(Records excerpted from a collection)
◇ ◇ ◇ ◇ ◇ ◇ ◇
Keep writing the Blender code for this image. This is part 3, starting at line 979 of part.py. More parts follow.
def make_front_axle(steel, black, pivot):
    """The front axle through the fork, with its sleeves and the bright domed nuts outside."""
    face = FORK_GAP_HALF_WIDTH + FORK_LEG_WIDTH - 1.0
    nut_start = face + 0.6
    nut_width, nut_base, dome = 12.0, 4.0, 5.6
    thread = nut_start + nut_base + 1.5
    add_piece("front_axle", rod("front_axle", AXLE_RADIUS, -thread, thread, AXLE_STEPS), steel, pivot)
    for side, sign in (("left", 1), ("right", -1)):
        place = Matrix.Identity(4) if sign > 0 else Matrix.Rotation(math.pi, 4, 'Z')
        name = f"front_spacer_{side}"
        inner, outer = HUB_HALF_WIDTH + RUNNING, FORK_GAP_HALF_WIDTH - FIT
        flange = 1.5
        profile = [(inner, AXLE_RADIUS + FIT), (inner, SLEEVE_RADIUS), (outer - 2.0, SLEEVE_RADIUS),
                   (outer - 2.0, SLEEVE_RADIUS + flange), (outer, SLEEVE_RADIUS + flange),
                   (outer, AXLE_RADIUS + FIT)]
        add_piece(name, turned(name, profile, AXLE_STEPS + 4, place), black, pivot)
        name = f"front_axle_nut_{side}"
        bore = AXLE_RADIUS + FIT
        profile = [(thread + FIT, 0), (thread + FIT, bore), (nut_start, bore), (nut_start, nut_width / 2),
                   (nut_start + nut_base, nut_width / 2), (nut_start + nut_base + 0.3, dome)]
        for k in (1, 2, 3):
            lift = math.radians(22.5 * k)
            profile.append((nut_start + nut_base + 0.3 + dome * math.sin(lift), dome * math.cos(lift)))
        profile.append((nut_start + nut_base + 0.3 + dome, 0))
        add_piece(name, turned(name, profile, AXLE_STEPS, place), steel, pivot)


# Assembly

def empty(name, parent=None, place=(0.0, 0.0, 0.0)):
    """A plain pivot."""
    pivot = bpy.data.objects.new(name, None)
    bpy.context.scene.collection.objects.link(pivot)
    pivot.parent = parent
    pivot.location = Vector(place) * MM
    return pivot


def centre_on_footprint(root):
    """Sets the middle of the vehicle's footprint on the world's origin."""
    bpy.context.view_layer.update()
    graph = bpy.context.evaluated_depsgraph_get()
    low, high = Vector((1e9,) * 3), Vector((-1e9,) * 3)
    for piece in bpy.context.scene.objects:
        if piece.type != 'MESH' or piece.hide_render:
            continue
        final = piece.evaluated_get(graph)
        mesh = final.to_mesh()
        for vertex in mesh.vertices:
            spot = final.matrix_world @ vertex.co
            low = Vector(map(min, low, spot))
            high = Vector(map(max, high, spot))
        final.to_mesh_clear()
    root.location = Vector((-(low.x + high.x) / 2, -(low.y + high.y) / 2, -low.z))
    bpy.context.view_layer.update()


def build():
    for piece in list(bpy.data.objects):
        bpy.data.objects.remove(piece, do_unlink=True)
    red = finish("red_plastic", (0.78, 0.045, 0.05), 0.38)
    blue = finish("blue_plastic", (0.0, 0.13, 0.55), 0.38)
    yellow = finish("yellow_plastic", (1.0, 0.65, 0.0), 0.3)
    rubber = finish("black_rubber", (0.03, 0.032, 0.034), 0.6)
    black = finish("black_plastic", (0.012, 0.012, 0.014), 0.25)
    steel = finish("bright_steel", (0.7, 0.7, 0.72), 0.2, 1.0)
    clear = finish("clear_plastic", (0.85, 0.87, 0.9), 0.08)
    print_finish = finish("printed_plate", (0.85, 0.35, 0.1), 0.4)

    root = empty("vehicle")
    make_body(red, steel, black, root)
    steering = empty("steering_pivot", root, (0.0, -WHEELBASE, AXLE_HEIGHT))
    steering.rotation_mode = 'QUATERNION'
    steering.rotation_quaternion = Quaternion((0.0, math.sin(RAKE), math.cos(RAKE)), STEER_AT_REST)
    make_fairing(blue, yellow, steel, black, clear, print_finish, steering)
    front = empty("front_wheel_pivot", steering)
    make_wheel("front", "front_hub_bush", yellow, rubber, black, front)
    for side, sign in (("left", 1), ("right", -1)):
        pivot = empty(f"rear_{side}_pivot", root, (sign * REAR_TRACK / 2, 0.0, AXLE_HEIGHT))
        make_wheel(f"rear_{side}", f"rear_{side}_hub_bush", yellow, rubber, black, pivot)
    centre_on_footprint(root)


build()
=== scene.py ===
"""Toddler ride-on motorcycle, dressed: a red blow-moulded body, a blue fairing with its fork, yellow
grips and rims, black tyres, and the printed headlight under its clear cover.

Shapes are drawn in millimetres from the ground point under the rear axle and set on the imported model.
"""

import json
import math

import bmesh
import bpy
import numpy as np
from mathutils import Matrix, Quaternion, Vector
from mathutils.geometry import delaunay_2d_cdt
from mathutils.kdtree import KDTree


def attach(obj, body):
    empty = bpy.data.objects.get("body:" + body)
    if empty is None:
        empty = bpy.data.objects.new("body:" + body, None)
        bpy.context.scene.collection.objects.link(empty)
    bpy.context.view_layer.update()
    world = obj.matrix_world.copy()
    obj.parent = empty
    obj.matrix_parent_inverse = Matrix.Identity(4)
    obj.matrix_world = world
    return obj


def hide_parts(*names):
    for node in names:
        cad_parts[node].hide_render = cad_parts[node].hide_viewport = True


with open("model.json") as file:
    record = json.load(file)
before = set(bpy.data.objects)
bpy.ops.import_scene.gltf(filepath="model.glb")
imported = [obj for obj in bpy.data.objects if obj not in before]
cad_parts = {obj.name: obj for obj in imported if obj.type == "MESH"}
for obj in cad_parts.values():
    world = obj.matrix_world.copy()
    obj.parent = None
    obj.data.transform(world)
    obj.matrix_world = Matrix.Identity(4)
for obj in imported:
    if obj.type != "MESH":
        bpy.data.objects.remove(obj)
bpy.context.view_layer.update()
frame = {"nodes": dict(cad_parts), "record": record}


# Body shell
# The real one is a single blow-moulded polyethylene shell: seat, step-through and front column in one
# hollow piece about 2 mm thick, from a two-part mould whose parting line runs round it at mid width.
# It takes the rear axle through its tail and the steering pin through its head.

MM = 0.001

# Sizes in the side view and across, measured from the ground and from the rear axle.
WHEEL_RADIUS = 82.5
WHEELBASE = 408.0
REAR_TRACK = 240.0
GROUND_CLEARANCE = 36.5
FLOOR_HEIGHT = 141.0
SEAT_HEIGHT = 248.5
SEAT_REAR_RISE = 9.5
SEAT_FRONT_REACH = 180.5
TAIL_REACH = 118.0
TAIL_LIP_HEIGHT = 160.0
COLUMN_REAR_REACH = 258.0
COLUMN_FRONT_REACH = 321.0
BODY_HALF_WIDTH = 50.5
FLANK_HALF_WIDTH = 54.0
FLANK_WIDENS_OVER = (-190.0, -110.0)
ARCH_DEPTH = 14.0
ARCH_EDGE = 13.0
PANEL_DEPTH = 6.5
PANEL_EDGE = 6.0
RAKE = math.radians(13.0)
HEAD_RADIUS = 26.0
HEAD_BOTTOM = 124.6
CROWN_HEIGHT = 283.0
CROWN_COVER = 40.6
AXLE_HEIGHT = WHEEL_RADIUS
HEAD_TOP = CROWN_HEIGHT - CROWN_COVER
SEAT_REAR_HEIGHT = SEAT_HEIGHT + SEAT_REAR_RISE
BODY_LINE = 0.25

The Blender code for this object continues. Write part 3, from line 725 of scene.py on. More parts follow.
◇ ◇ ◇ ◇ ◇ ◇ ◇
Take the line that contains "clear, print_finish, steering)", the line that contains "in imported if", and all lines between, and give them again exactly; include no other line.

    make_fairing(blue, yellow, steel, black, clear, print_finish, steering)
    front = empty("front_wheel_pivot", steering)
    make_wheel("front", "front_hub_bush", yellow, rubber, black, front)
    for side, sign in (("left", 1), ("right", -1)):
        pivot = empty(f"rear_{side}_pivot", root, (sign * REAR_TRACK / 2, 0.0, AXLE_HEIGHT))
        make_wheel(f"rear_{side}", f"rear_{side}_hub_bush", yellow, rubber, black, pivot)
    centre_on_footprint(root)


build()
=== scene.py ===
"""Toddler ride-on motorcycle, dressed: a red blow-moulded body, a blue fairing with its fork, yellow
grips and rims, black tyres, and the printed headlight under its clear cover.

Shapes are drawn in millimetres from the ground point under the rear axle and set on the imported model.
"""

import json
import math

import bmesh
import bpy
import numpy as np
from mathutils import Matrix, Quaternion, Vector
from mathutils.geometry import delaunay_2d_cdt
from mathutils.kdtree import KDTree


def attach(obj, body):
    empty = bpy.data.objects.get("body:" + body)
    if empty is None:
        empty = bpy.data.objects.new("body:" + body, None)
        bpy.context.scene.collection.objects.link(empty)
    bpy.context.view_layer.update()
    world = obj.matrix_world.copy()
    obj.parent = empty
    obj.matrix_parent_inverse = Matrix.Identity(4)
    obj.matrix_world = world
    return obj


def hide_parts(*names):
    for node in names:
        cad_parts[node].hide_render = cad_parts[node].hide_viewport = True


with open("model.json") as file:
    record = json.load(file)
before = set(bpy.data.objects)
bpy.ops.import_scene.gltf(filepath="model.glb")
imported = [obj for obj in bpy.data.objects if obj not in before]
cad_parts = {obj.name: obj for obj in imported if obj.type == "MESH"}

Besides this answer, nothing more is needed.